Review by Tony Annicone
Rhode Island Stage Ensemble’s fall musical is Stephen Sondheim’s “Sweeney Todd” which opened on Broadway on March 1, 1979 and won 8 Tony Awards including Best Musical. This musical is a macabre tragicomedy based on the legend of a half mad 19th Century English barber who is driven to crime when his wife and his daughter are taken from him by an evil judge.
Unjustly imprisoned, Todd eventually escapes 15 years later and vows to bring justice not only to the judge who destroyed his life but, to all the people of London. He forms a partnership with Mrs. Lovett, an enterprising barmistress whose previously worst meat pies in London soon become the tastiest with Todd’s victims as the secret ingredient in them. With a production design aesthetic based in German Expressionistic film but a keen eye to keeping all of the three dimensional reality of the psychology of these deeply flawed characters firmly grounded, this is a production of this show unlike any you ever seen. Director Gordon Dell infuses his cast with the energy and insight to pull of these multidimensional characters while music director Scott Morency taught the 27 talented cast members the intricate and precise Sondheim music and lyrics in this over three hundred page score. Their combined efforts produce a sensational musical that must not be missed. It is rewarded with a resounding standing ovation at the close of the night.
Gordon’s keen insight into these characters pours out to the audience. Scott conducts a nine piece orchestra. This talented cast is lead by Robert Grady as Sweeney Todd. He plays the mad barber splendidly and possesses a terrific baritone voice which fills the theatre. From his “No Place Like London” to “Pretty Women” to the “Letter”, he captivates you with his strong stage presence. He makes the transition from Benjamin Barker into Sweeney Todd during the incredible “Epiphany” song which stops the show with his powerful rendition. Todd’s counterpart is played by Mahria Trepes. She is a hoot in this role and shows off her voice in “Worst Pies in London”, “Poor Thing” and “By the Sea” which all win many laughs.
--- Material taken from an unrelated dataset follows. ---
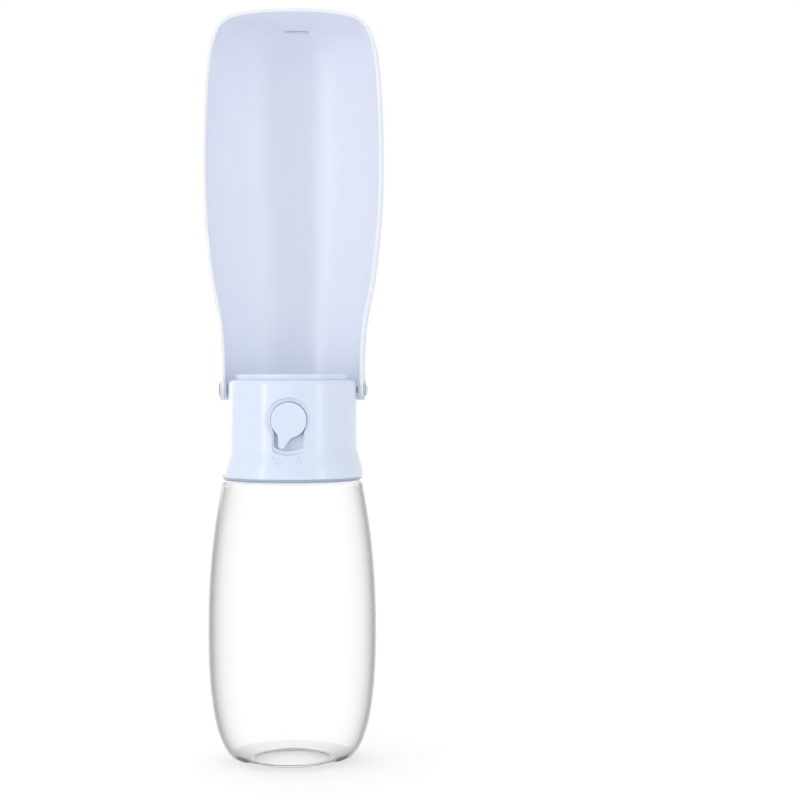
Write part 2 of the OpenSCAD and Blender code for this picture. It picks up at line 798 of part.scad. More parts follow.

Mahria brings a lot of humor to lighten up the show. Her duets with Robert, “Epiphany” and “Little Priest” leave the audience in stitches as they figure out to do with the dead bodies.
The wonderful sounding chorus is a highlight of this show. They handle several demanding numbers including the continuous “Ballad of Sweeney Todd”, which is based on the Dies Irae, the Roman Catholic Mass for the dead, the frightening, “City on Fire” and “God, That’s Good” which sounds like “Oom Pah Pah” from “Oliver.” David Reed and Rachel Hanauer play the young lovers, Anthony and Johanna who is Todd’s kidnapped daughter. David is fantastic as the heroic young sailor who saves the damsel in distress from the clutches of the evil judge by saving her from the insane asylum. He has a strong voice in the rousing ballad “Johanna” and the pretty duet “Kiss Me” with Rachel. Rachel possesses a strong soprano voice which is heard in “Green Finch and Linnet Bird” and the duet with David. Her voice soars in all her numbers.
The mysterious Beggar woman who has a secret past is wonderfully played by Leslie Nevola. She displays her comic timing as this insane creature. One of her funniest moments occurs when she tries to grab Anthony’s crotch. Leslie displays her lovely voice in “Alms” and “City on Fire.” Another comic performer is Iain Yarbrough as Toby. He first appears as Pirelli, the barber’s assistant but soon becomes Mrs. Lovett’s employee. Iain displays his strong voice in “Pirelli’s Magic Elixir”, “God, That’s Good” and in the poignant “Not While I’m Around” which is my favorite song in the show. It is sung when he wants to protect her from the dangers in her shop. Iain shines in this role. I first reviewed Iain as Gavroche in “Les Miserables” back in 2013.
The horrible evil judge is excellently played by Preston Arnold. He oozes venom as this insidious character who lusts after the much younger ward of his, Johanna. Preston displays his voice in “Johanna” where he self flagellate’s himself and “Pretty Women” duet with Robert. The judge’s sidekick is Beadle Bamford. Kevin Hernandez shows this man’s reprehensible nature when he kills Johanna’s bird. His voice is heard in “”Ladies in their Sensitivities” and he plays this role splendidly. The third suspicious character is the Italian barber, Pirelli who is played for laughs. Pirelli is excellently played by Scott Berozi who wears a handlebar moustache and has a topnotch Italian accent. He displays his high tenor voice in the contest song when he shaves a contestant slower than Todd. Later on when he tries to blackmail Sweeney, he becomes his first murder victim of the show. Scott is a laugh riot in this foppish role. So for a fantastic version of “Sweeney Todd”, be sure to get your tickets at RISE before the show is completely sold out.